C'est la raison pour laquelle nous avons besoin d'une vraie loi d'orientation postale.
Nous avons fait voilà peu le bilan de la transposition des directives en nous rendant à Bruxelles pour faire le point avec les deux commissaires - commissaires sortants, certes, mais les directions, et c'est au moins une certitude, demeurent, elles - et nous avons constaté que les pays qui transposent la directive élaborent toujours parallèlement un grand texte d'adaptation de leur réglementation et de leur outil postal à la réalité du service postal tel qu'il existe aujourd'hui.
Répondant à l'appel de M. Duron, nous souhaitons donc éviter les cavaliers, ou à tout le moins passer de la cavalerie à la cavalerie mécanisée pour La Poste. Voilà pourquoi nous souhaitons un grand texte pour La Poste dans les six mois qui viennent.
M. le président. Quel est l'avis du Gouvernement sur les amendements n°s 100 et 27 ?

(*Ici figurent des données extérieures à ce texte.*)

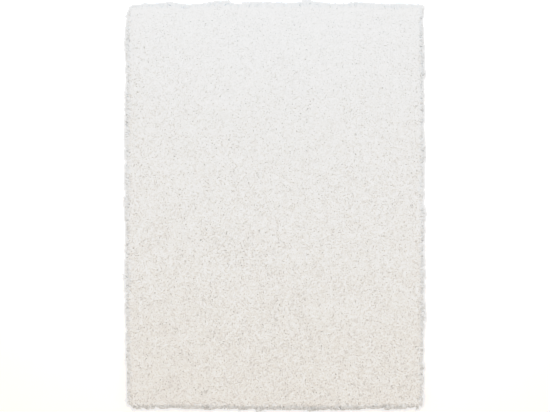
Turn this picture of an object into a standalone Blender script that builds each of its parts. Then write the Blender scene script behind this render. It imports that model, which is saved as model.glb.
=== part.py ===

Mme Dominique Voynet, ministre de l'aménagement du territoire et de l'environnement. J'ai déjà eu l'occasion de vous dire pourquoi et comment le Gouvernement entendait transposer la directive potale.
Vous l'aurez noté, il s'agit ici de faire figurer dans le projet de loi d'aménagement du territoire les seuls éléments de la transcription dans le droit français qui concernent l'aménagement du territoire dans la directive postale communautaire. Resteront à examiner les trois quarts des dispositions de la directive, notamment dans le domaine juridique et en ce qui concerne les statuts.
Je rappelle que M. Christian Pierret s'est explicitement engagé devant la représentation nationale à déposer dans les prochains mois un projet de loi qui donnera aux activités postales le cadre juridique complet que vous appelez de vos voeux.
Par conséquent, le Gouvernement émet un avis défavorable sur les deux amendements n°s 100 et 27.
M. le président. Personne ne demande la parole ?...
Je mets aux voix l'amendement n° 100, repoussé par la commission et par le Gouvernement.

(L'amendement n'est pas adopté.)
M. le président. Personne ne demande la parole ?...
Je mets aux voix l'amendement n° 27, repoussé par le Gouvernement.

(L'amendement est adopté.)
M. le président. En conséquence, l'article 15 bis est ainsi rédigé.